Vincent van Gogh


Van Gogh visited the Mediterranean fishing village of Saintes-Maries-de-la-Mer in the early summer of 1888, where, as he wrote to his brother, he hoped to “get my drawings more spontaneous, more exaggerated.” This sheet is one of nine he made during his week in the village, and one of four he kept in his studio in Arles upon his return. The spontaneity he hoped to achieve is expressed in a vigorous, freely drawn graphite sketch that he then articulated with a broad-nibbed reed pen in a series of marks that range from coarse to delicate.

Vincent van Gogh
Dutch; 1853–1890
Two Cottages at Saintes-Maries-de-la-Mer, 1888
Reed pen and brown ink over graphite


By 2003, the Thaw Collection contained two drawings by Vincent van Gogh, and a letter from Van Gogh to Paul Gauguin with a drawing of the artist's Bedroom at Arles. Then, a remarkable opportunity emerged. Jean Thaw was able to acquire a batch of 21 letters written by Van Gogh to his young protege Emile Bernard.
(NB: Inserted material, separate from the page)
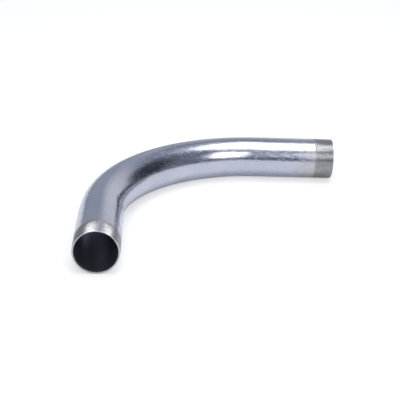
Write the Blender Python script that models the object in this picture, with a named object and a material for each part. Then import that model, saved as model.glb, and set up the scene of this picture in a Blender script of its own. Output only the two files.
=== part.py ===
"""Conduit elbow: one length of steel tube, threaded at both ends and bent through a quarter turn.

The elbow lies flat on Z = 0. Its near leg runs along -Y to an open end and its far leg along +X to the
other. The origin is under the middle of the box that the elbow fills. Lengths are in metres.
"""

import functools
import math

import bmesh
import bpy
from mathutils import Matrix, Vector

# The tube that the elbow is bent from
TUBE_DIAMETER = 0.08829
WALL = 0.00381

# The bend, measured on the centreline
BEND_RADIUS = 0.3302
BEND_ANGLE = math.radians(90)
LEG_LENGTH = 0.1715
BEND_EASE = 0.036
BEND_SQUEEZE = 0.0030

# The ends: the crests of the pipe thread run down a cone, and the mouth is chamfered outside and reamed inside
CREST_DROP = 0.00045
CREST_SLOPE = 1 / 32
MOUTH_CHAMFER = 0.0010
REAM_DEPTH = 0.0005
REAM_LENGTH = 0.0010

# Facets: sides round the tube, and degrees of bend from one ring of points to the next
SIDES = 48
RING_STEP = math.radians(3)

# Finish
ZINC_COLOR = (0.47, 0.49, 0.53, 1.0)
ZINC_ROUGHNESS = 0.35

# Steps in each walk along the centreline, which finds where a ring of points goes
WALK_STEPS = 600


def remove_all_objects():
    for obj in list(bpy.data.objects):
        bpy.data.objects.remove(obj, do_unlink=True)


def arc_length():
    """Length of the centreline round the bend."""
    return BEND_RADIUS * BEND_ANGLE


def tube_length():
    """Length of the straight tube before it is bent."""
    return 2 * LEG_LENGTH + arc_length()


def curvature(along):
    """Curvature of the centreline: none in the legs, full in the bend, and a ramp where one becomes the other."""
    start = LEG_LENGTH - BEND_EASE / 2
    end = LEG_LENGTH + arc_length() - BEND_EASE / 2
    rise = min(max((along - start) / BEND_EASE, 0), 1)
    fall = min(max((along - end) / BEND_EASE, 0), 1)
    return (rise - fall) / BEND_RADIUS


def ring_places():
    """Distances along the tube that get a ring of points between the coned ends."""
    first = LEG_LENGTH - BEND_EASE / 2
    last = LEG_LENGTH + arc_length() + BEND_EASE / 2
    count = math.ceil((last - first) / (BEND_RADIUS * RING_STEP))
    return [first + (last - first) * i / count for i in range(count + 1)]


def tube_profile():
    """The wall's section as points (radius, distance along): up the outer side, then back down the bore."""
    outer = TUBE_DIAMETER / 2
    bore = outer - WALL
    crest = outer - CREST_DROP
    cone = CREST_DROP / CREST_SLOPE
    end = tube_length()
    chamfered = crest - MOUTH_CHAMFER
    at_chamfer = crest + MOUTH_CHAMFER * CREST_SLOPE
    rings = ring_places()
    outside = [
        (chamfered, 0),
        (at_chamfer, MOUTH_CHAMFER),
        (outer, cone),
        *((outer, along) for along in rings),
        (outer, end - cone),
        (at_chamfer, end - MOUTH_CHAMFER),
        (chamfered, end),
    ]
    inside = [
        (bore + REAM_DEPTH, end),
        (bore, end - REAM_LENGTH),
        *((bore, along) for along in reversed(rings)),
        (bore, REAM_LENGTH),
        (bore + REAM_DEPTH, 0),
    ]
    return outside + inside


def turned_tube(bm):
    """Spins the wall's section round the Y axis into a straight tube."""
    corners = [bm.verts.new((radius, along, 0)) for radius, along in tube_profile()]
    edges = [bm.edges.new((corners[i - 1], corners[i])) for i in range(len(corners))]
    bmesh.ops.spin(
        bm,
        geom=corners + edges,
        cent=(0, 0, 0),
        axis=(0, 1, 0),
        angle=2 * math.pi,
        steps=SIDES,
        use_merge=True,
        use_duplicate=False,
    )
    bmesh.ops.recalc_face_normals(bm, faces=bm.faces)


@functools.cache
def centreline(along):
    """Place x, y and heading, turned from +Y towards +X, at a distance along the bent tube from its near mouth."""
    step = along / WALK_STEPS
    x, y, heading = 0.0, 0.0, 0.0
    for i in range(WALK_STEPS):
        turn = curvature((i + 0.5) * step) * step
        x += math.sin(heading + turn / 2) * step
        y += math.cos(heading + turn / 2) * step
        heading += turn
    return x, y, heading


def bend_tube(bm):
    """Moves each point of the straight tube to its place on the bent one, which the bender squeezes oval."""
    for vert in bm.verts:
        x, y, heading = centreline(vert.co.y)
        bent = curvature(vert.co.y) * BEND_RADIUS
        across = vert.co.x * (1 - bent * BEND_SQUEEZE / TUBE_DIAMETER)
        vert.co.x = x + math.cos(heading) * across
        vert.co.y = y - math.sin(heading) * across


def stand_on_floor(bm):
    """Puts the origin under the middle of the elbow's box."""
    low = [min(vert.co[i] for vert in bm.verts) for i in range(3)]
    high = [max(vert.co[i] for vert in bm.verts) for i in range(3)]
    middle = Vector(((low[0] + high[0]) / 2, (low[1] + high[1]) / 2, low[2]))
    bmesh.ops.transform(bm, matrix=Matrix.Translation(-middle), verts=bm.verts)


def zinc_steel():
    material = bpy.data.materials.new("zinc_plated_steel")
    material.use_nodes = True
    shader = material.node_tree.nodes["Principled BSDF"]
    shader.inputs["Base Color"].default_value = ZINC_COLOR
    shader.inputs["Metallic"].default_value = 1.0
    shader.inputs["Roughness"].default_value = ZINC_ROUGHNESS
    material.diffuse_color = ZINC_COLOR
    return material


def conduit_elbow():
    bm = bmesh.new()
    turned_tube(bm)
    bend_tube(bm)
    stand_on_floor(bm)
    mesh = bpy.data.meshes.new("conduit_elbow")
    bm.to_mesh(mesh)
    bm.free()
    mesh.materials.append(zinc_steel())
    mesh.shade_smooth()
    mesh.set_sharp_from_angle(angle=math.radians(20))
    return bpy.data.objects.new("conduit_elbow", mesh)


def main():
    remove_all_objects()
    collection = bpy.data.collections.new("conduit_elbow")
    bpy.context.scene.collection.children.link(collection)
    collection.objects.link(conduit_elbow())


main()
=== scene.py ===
import math

import bmesh
import bpy
from mathutils import Matrix, Vector


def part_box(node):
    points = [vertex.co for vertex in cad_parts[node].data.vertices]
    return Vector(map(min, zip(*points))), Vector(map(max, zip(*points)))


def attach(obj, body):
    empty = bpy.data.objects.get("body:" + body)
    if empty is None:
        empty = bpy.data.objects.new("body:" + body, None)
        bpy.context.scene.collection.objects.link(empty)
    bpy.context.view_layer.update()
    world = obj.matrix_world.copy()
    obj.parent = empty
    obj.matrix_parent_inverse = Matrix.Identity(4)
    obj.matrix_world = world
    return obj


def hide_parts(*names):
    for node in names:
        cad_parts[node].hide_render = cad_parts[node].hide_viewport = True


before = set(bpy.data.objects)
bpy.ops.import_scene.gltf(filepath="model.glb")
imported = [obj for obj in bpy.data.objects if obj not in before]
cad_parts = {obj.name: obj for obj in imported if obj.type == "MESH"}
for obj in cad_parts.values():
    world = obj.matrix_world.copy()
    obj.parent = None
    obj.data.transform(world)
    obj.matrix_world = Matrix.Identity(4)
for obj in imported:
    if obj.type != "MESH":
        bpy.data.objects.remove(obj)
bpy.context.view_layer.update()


# The steel tube
# A conduit elbow is one length of steel tube with a welded, zinc-coated wall. It starts straight, and is sawn
# square, chamfered outside and reamed inside at both mouths.
tube_low, tube_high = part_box("conduit_elbow")
TUBE_RADIUS = (tube_high.z - tube_low.z) / 2
WALL = 0.00381
BORE_RADIUS = TUBE_RADIUS - WALL
BEND_RADIUS = 0.3302
BEND_ANGLE = math.radians(90)
LEG_LENGTH = 0.1715
BEND_ARC = BEND_RADIUS * BEND_ANGLE
TUBE_LENGTH = 2 * LEG_LENGTH + BEND_ARC
MOUTH_CHAMFER = 0.0005
REAM_DEPTH = 0.0005
REAM_LENGTH = 0.0010

TUBE_SIDES = 128
OUTER_RING_GAP = 0.0030
BORE_RING_GAP = 0.0080


def spaced(start, end, gap):
    """Distances from start up to, but not including, end, evenly spaced and about a gap apart."""
    count = max(1, math.ceil(abs(end - start) / gap))
    return [start + (end - start) * i / count for i in range(count)]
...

The whereabouts of this cache of correspondence had been unknown, and the acquisition was a thrilling highlight of Thaw's career as a collector.

The letters chronicle the Dutch artist's life from the moment he left Paris in 1887 and arrived in Arles and continue after his falling out with Gauguin and institutionalization at Saint-Rémy in 1889. Only months after the last letter was written, Van Gogh committed suicide at the age of 37.

Devoted to observations about art and life as an artist, the letters reveal much about Van Gogh's activity, ambitions and working method as he painted his best and most iconic works. Nine of the letters are illustrated with drawings that conveyed Van Gogh's paintings and progress to Bernard. In one missive, he muses to his friend, "But when will I do the Starry Sky then, that painting that is always on my mind? Alas, alas, it's just as our excellent pal Cyprien says, in Married Life by Riesemont, 'The most beautiful paintings are those one dreams of while smoking a pipe in one's bed, which one does not make.'"

Hanging nearby, Van Gogh's pen and ink drawing of two cottages captures the first time the Dutch artist glimpsed the Mediterranean Sea on a visit to the town of Saintes-Maries. You can see the water in the distance between the two cottages above the shrubs. It also marks the moment when he began to experiment with different types of pen strokes, patterns, and marks to evoke texture, form, and light in his drawings. In contrast, the style of the drawing depicting workers on a farm executed only two years later with its vibrating short curling strokes of black chalk documents the change in Van Gogh's draftsmanship during the last months of his life.